Among the records that follow, set down only the lines from the one containing "The build123d and" to the one containing "hi = math.hypot(*skin.points[outer[0]][:2])", both included, exactly.

** START OF Excerpted data **

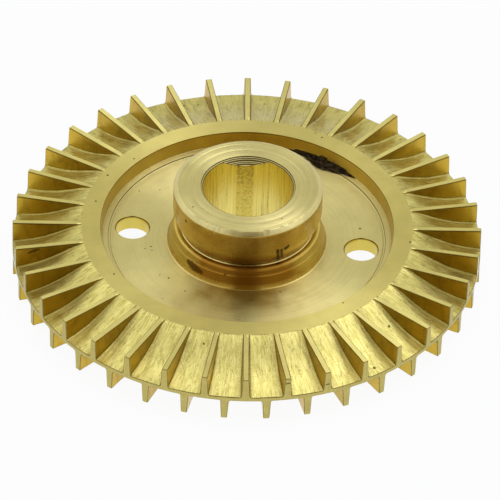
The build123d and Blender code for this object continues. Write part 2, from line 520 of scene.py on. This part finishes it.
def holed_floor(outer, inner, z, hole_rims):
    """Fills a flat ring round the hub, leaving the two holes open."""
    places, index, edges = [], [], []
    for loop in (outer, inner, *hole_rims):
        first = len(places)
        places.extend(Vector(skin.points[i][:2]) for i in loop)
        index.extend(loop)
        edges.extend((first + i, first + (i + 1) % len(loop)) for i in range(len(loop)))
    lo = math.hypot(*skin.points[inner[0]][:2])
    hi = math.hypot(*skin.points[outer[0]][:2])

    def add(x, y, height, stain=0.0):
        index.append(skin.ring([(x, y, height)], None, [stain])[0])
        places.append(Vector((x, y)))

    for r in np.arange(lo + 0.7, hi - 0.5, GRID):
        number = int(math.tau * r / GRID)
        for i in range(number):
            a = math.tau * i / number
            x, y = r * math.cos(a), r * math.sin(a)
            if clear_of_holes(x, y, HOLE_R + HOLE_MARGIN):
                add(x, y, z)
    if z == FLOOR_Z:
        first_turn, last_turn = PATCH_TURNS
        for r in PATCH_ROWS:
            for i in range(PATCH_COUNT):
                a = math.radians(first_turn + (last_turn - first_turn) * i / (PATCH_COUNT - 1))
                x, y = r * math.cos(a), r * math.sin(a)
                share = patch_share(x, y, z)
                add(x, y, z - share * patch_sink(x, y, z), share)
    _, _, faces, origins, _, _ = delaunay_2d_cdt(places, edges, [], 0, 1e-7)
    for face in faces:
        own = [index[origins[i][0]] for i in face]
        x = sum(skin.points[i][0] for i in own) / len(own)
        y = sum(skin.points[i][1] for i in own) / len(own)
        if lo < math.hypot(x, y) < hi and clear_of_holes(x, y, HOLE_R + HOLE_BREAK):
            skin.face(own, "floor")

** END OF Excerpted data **
** START OF Excerpted data **

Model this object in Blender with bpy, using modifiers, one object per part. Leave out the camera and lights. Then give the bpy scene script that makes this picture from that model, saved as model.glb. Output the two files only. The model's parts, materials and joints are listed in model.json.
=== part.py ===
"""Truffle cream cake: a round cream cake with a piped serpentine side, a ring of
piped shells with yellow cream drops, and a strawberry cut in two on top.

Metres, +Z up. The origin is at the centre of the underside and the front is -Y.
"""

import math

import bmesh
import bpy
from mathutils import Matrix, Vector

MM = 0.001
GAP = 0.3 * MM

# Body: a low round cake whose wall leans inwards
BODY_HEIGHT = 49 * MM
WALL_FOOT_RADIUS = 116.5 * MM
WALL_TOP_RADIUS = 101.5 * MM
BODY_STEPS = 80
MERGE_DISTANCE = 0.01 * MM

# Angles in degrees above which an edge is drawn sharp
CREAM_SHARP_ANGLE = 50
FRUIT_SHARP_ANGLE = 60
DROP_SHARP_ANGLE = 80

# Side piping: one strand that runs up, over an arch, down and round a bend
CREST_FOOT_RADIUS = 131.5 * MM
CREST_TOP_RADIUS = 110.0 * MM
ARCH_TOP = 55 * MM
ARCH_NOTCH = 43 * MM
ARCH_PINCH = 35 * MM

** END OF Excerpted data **

Written solution:
The build123d and Blender code for this object continues. Write part 2, from line 520 of scene.py on. This part finishes it.
def holed_floor(outer, inner, z, hole_rims):
    """Fills a flat ring round the hub, leaving the two holes open."""
    places, index, edges = [], [], []
    for loop in (outer, inner, *hole_rims):
        first = len(places)
        places.extend(Vector(skin.points[i][:2]) for i in loop)
        index.extend(loop)
        edges.extend((first + i, first + (i + 1) % len(loop)) for i in range(len(loop)))
    lo = math.hypot(*skin.points[inner[0]][:2])
    hi = math.hypot(*skin.points[outer[0]][:2])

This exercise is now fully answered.